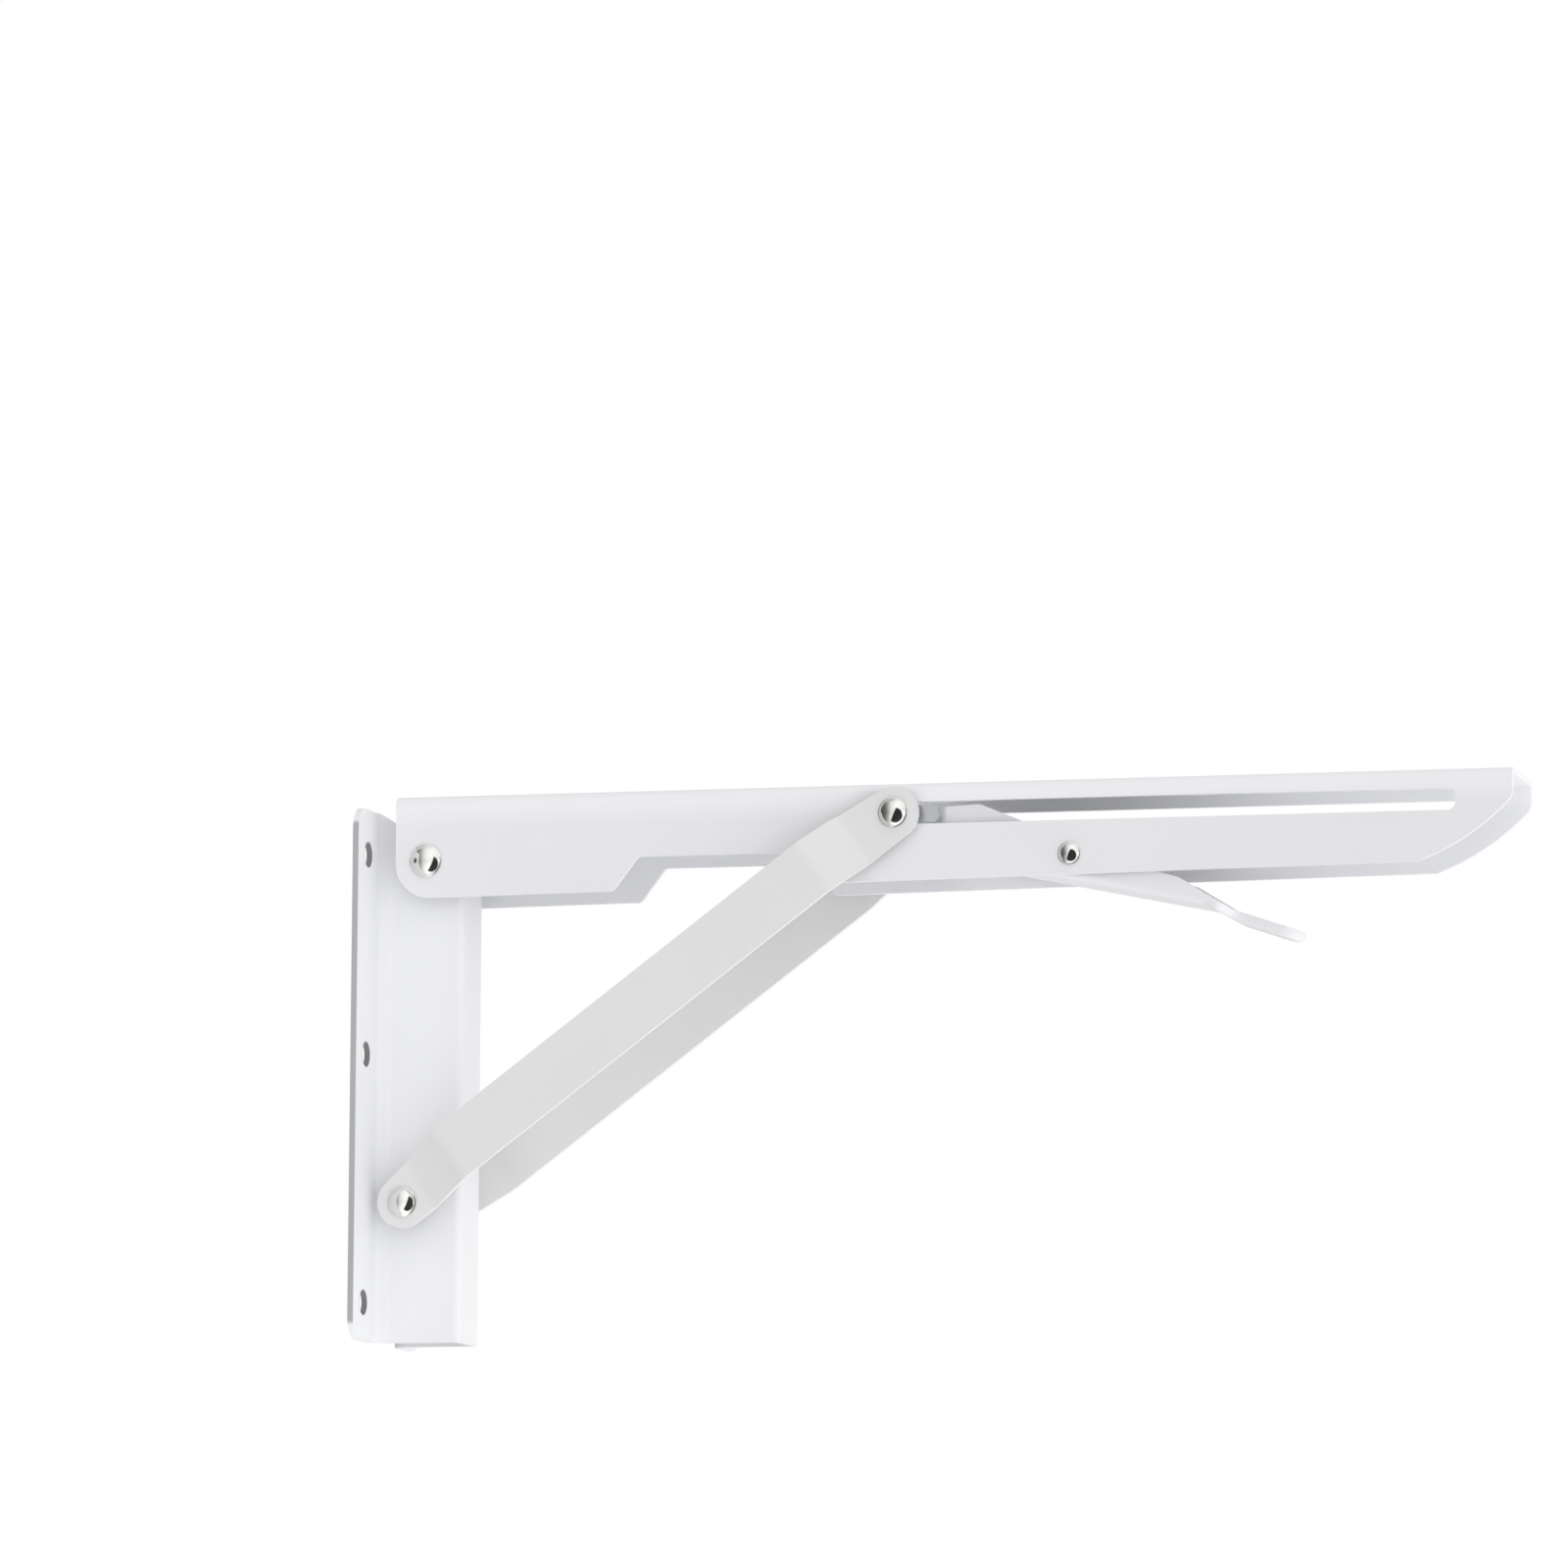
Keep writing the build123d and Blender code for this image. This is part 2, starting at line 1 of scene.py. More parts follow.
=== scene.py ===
# %% [markdown]
# # A white folding shelf bracket
# The real bracket is pressed steel: a wall plate, an arm that folds down, two brace plates,
# a release lever and bright rivets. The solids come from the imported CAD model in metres.
# This lesson gives the sheets their rounded, powder-coated edges, turns new rivet heads,
# shortens one leg of the lever's spring and sets a plain studio round the bracket. Everything
# is at its place in the mesh, so nothing is moved.

from math import radians

import bmesh
import bpy
import numpy as np
from mathutils import Matrix, Vector


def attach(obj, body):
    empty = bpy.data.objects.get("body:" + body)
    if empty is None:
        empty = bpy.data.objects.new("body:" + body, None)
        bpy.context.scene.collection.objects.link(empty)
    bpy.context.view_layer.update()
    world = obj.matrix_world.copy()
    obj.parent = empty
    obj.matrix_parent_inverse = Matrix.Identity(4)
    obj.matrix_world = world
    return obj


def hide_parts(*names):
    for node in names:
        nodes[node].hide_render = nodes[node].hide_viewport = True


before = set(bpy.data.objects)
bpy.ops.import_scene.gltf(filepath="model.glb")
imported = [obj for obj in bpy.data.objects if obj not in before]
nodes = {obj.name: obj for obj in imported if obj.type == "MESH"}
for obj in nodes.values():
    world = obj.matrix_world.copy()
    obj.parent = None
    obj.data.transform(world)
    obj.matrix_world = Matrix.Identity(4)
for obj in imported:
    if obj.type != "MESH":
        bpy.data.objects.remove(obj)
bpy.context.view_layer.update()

# %% [markdown]
# ## The places that the pieces share
# The near side is at negative Y. Lengths are in metres. The arm's pivot is the corner that the
# other places are counted from, as on the real bracket, where the arm and the brace are
# riveted to the wall plate and meet in the arm's slot.

# %% Shared places
mm = 0.001
arm_pivot = np.array([15.4, 0.0, 58.0]) * mm
brace_pivot = np.array([10.4, 0.0, -32.6]) * mm
slide_pin = arm_pivot + np.array([128.5, 0.0, 9.1]) * mm
lever_pivot = arm_pivot + np.array([174.9, 0.0, -2.3]) * mm
print("arm pivot", arm_pivot, "slide pin", slide_pin)


# %% Put something into the scene
def add_object(name, data):
    """An object of the scene that shows a mesh, a lamp or a camera."""
    added = bpy.data.objects.new(name, data)
    bpy.context.scene.collection.objects.link(added)
    return added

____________

◆ **EXERCISE OBJECTIVE**
Could you quote the material above in full, exactly as it stands?

◆ **THE REPLY**
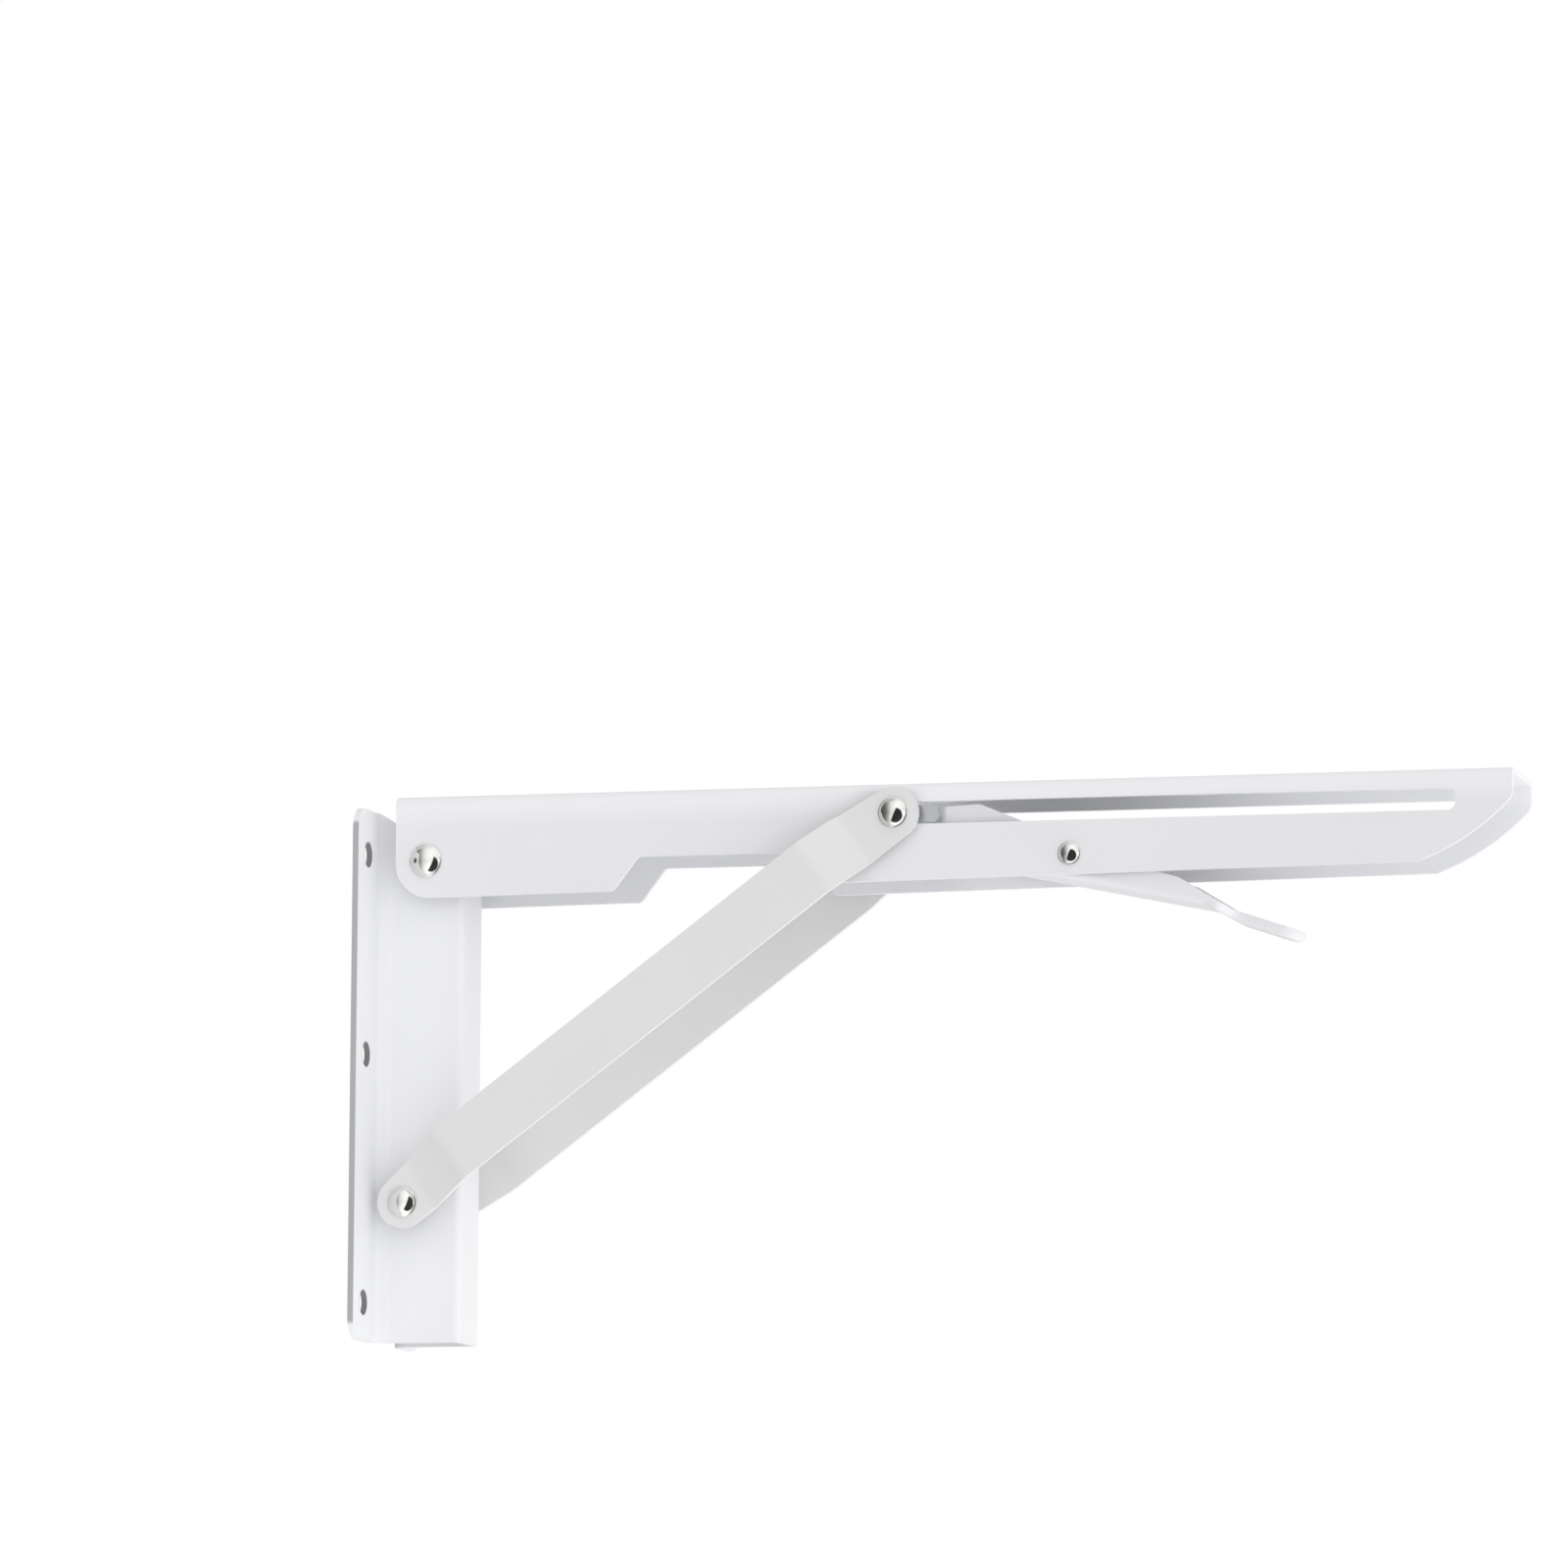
Keep writing the build123d and Blender code for this image. This is part 2, starting at line 1 of scene.py. More parts follow.
=== scene.py ===
# %% [markdown]
# # A white folding shelf bracket
# The real bracket is pressed steel: a wall plate, an arm that folds down, two brace plates,
# a release lever and bright rivets. The solids come from the imported CAD model in metres.
# This lesson gives the sheets their rounded, powder-coated edges, turns new rivet heads,
# shortens one leg of the lever's spring and sets a plain studio round the bracket. Everything
# is at its place in the mesh, so nothing is moved.

from math import radians

import bmesh
import bpy
import numpy as np
from mathutils import Matrix, Vector


def attach(obj, body):
    empty = bpy.data.objects.get("body:" + body)
    if empty is None:
        empty = bpy.data.objects.new("body:" + body, None)
        bpy.context.scene.collection.objects.link(empty)
    bpy.context.view_layer.update()
    world = obj.matrix_world.copy()
    obj.parent = empty
    obj.matrix_parent_inverse = Matrix.Identity(4)
    obj.matrix_world = world
    return obj


def hide_parts(*names):
    for node in names:
        nodes[node].hide_render = nodes[node].hide_viewport = True


before = set(bpy.data.objects)
bpy.ops.import_scene.gltf(filepath="model.glb")
imported = [obj for obj in bpy.data.objects if obj not in before]
nodes = {obj.name: obj for obj in imported if obj.type == "MESH"}
for obj in nodes.values():
    world = obj.matrix_world.copy()
    obj.parent = None
    obj.data.transform(world)
    obj.matrix_world = Matrix.Identity(4)
for obj in imported:
    if obj.type != "MESH":
        bpy.data.objects.remove(obj)
bpy.context.view_layer.update()

# %% [markdown]
# ## The places that the pieces share
# The near side is at negative Y. Lengths are in metres. The arm's pivot is the corner that the
# other places are counted from, as on the real bracket, where the arm and the brace are
# riveted to the wall plate and meet in the arm's slot.

# %% Shared places
mm = 0.001
arm_pivot = np.array([15.4, 0.0, 58.0]) * mm
brace_pivot = np.array([10.4, 0.0, -32.6]) * mm
slide_pin = arm_pivot + np.array([128.5, 0.0, 9.1]) * mm
lever_pivot = arm_pivot + np.array([174.9, 0.0, -2.3]) * mm
print("arm pivot", arm_pivot, "slide pin", slide_pin)


# %% Put something into the scene
def add_object(name, data):
    """An object of the scene that shows a mesh, a lamp or a camera."""
    added = bpy.data.objects.new(name, data)
    bpy.context.scene.collection.objects.link(added)
    return added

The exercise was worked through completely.